--- start ---

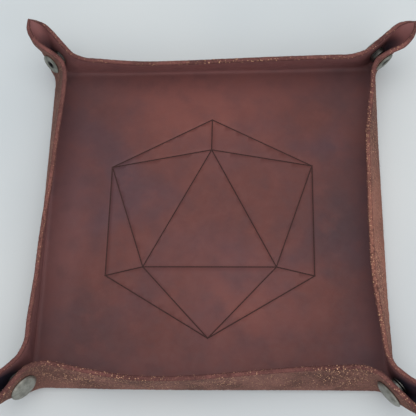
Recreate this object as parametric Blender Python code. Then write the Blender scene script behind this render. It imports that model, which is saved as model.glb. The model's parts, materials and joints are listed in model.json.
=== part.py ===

--- end ---
--- start ---

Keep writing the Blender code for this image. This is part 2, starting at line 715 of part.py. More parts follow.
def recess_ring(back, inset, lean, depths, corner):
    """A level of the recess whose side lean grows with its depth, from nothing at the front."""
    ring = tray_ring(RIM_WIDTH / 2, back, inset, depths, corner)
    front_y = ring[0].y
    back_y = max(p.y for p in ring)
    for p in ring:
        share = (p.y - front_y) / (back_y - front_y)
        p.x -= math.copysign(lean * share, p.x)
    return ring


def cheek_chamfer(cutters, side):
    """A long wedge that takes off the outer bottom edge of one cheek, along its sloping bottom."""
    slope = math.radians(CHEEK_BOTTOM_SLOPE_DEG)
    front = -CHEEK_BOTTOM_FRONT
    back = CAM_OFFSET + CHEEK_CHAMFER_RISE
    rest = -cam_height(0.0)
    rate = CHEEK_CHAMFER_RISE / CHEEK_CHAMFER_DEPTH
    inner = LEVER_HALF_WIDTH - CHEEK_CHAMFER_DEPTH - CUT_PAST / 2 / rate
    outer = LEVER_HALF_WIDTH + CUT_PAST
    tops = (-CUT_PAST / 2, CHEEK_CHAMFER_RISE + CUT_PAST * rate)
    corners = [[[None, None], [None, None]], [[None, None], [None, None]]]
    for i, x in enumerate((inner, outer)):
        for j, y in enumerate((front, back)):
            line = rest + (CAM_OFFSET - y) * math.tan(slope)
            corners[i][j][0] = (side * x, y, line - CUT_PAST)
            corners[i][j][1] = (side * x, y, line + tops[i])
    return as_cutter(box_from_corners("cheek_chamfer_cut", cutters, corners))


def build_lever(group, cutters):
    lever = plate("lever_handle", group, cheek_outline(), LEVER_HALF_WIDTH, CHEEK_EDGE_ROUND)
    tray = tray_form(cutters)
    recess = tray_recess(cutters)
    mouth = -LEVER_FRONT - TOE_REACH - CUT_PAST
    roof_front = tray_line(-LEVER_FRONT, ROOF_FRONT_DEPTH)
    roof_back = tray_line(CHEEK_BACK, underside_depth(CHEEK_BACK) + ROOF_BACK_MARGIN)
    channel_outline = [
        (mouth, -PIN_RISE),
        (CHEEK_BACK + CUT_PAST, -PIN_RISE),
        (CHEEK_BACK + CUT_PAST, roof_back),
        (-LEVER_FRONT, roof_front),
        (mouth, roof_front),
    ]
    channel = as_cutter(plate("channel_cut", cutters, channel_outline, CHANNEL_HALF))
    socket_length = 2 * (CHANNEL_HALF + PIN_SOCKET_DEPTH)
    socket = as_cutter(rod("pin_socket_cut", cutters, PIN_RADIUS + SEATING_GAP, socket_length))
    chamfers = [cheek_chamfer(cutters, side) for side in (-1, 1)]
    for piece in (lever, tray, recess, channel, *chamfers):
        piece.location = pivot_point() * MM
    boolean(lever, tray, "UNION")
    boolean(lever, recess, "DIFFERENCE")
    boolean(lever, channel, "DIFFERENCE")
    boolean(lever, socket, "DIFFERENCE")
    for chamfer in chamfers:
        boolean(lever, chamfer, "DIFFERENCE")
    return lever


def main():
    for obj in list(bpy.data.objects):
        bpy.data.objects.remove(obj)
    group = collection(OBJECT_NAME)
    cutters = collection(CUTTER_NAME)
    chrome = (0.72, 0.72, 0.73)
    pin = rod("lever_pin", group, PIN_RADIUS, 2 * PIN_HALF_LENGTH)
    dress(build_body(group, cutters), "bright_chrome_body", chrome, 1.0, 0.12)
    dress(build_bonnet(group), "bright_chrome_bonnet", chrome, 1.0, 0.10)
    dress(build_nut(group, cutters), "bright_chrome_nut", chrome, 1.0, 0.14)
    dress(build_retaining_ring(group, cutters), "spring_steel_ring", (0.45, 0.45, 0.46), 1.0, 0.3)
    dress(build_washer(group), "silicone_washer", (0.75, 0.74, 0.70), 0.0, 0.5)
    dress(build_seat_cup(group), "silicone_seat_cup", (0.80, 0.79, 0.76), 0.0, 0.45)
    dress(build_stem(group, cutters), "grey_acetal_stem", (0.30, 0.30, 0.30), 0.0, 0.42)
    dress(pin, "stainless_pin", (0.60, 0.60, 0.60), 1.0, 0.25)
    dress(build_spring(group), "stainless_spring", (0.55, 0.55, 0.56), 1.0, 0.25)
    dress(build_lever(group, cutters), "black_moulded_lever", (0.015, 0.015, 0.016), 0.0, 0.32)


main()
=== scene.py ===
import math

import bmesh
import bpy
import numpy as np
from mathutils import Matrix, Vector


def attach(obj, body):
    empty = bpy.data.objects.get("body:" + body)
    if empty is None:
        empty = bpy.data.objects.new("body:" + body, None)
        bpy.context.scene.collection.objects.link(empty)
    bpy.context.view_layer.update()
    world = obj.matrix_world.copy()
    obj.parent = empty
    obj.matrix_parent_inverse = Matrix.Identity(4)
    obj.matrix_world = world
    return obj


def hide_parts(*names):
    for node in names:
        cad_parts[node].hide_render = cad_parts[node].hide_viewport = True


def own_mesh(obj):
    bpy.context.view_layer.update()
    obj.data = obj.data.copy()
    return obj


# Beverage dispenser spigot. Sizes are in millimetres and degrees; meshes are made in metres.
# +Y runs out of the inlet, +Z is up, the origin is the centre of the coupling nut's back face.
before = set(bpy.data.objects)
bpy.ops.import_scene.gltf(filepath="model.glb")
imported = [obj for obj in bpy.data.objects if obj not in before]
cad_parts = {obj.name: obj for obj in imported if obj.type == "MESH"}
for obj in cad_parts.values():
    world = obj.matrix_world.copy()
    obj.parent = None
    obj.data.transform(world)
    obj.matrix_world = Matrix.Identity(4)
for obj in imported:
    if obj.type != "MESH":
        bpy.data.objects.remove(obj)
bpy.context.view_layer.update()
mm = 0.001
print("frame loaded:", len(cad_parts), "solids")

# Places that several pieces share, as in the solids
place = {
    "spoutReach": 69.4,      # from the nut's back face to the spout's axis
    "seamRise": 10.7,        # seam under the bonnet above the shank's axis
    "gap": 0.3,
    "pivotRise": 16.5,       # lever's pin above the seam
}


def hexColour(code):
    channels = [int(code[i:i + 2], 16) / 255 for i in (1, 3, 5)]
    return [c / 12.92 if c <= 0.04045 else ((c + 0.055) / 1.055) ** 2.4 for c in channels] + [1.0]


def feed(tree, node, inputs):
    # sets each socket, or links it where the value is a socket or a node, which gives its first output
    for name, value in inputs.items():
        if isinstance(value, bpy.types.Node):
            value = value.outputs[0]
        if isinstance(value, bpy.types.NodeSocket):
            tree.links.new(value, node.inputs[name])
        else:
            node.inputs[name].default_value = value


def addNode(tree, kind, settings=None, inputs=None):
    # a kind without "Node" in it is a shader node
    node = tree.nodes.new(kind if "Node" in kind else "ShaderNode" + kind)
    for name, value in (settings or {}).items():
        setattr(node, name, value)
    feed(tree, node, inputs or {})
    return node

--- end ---

(Problem requirements)
Taking the material above, extract exactly and only the lines from the line with "in imported if" to the line with "return [c /", inclusive of both.

(Expected answer)
cad_parts = {obj.name: obj for obj in imported if obj.type == "MESH"}
for obj in cad_parts.values():
    world = obj.matrix_world.copy()
    obj.parent = None
    obj.data.transform(world)
    obj.matrix_world = Matrix.Identity(4)
for obj in imported:
    if obj.type != "MESH":
        bpy.data.objects.remove(obj)
bpy.context.view_layer.update()
mm = 0.001
print("frame loaded:", len(cad_parts), "solids")

# Places that several pieces share, as in the solids
place = {
    "spoutReach": 69.4,      # from the nut's back face to the spout's axis
    "seamRise": 10.7,        # seam under the bonnet above the shank's axis
    "gap": 0.3,
    "pivotRise": 16.5,       # lever's pin above the seam
}


def hexColour(code):
    channels = [int(code[i:i + 2], 16) / 255 for i in (1, 3, 5)]
    return [c / 12.92 if c <= 0.04045 else ((c + 0.055) / 1.055) ** 2.4 for c in channels] + [1.0]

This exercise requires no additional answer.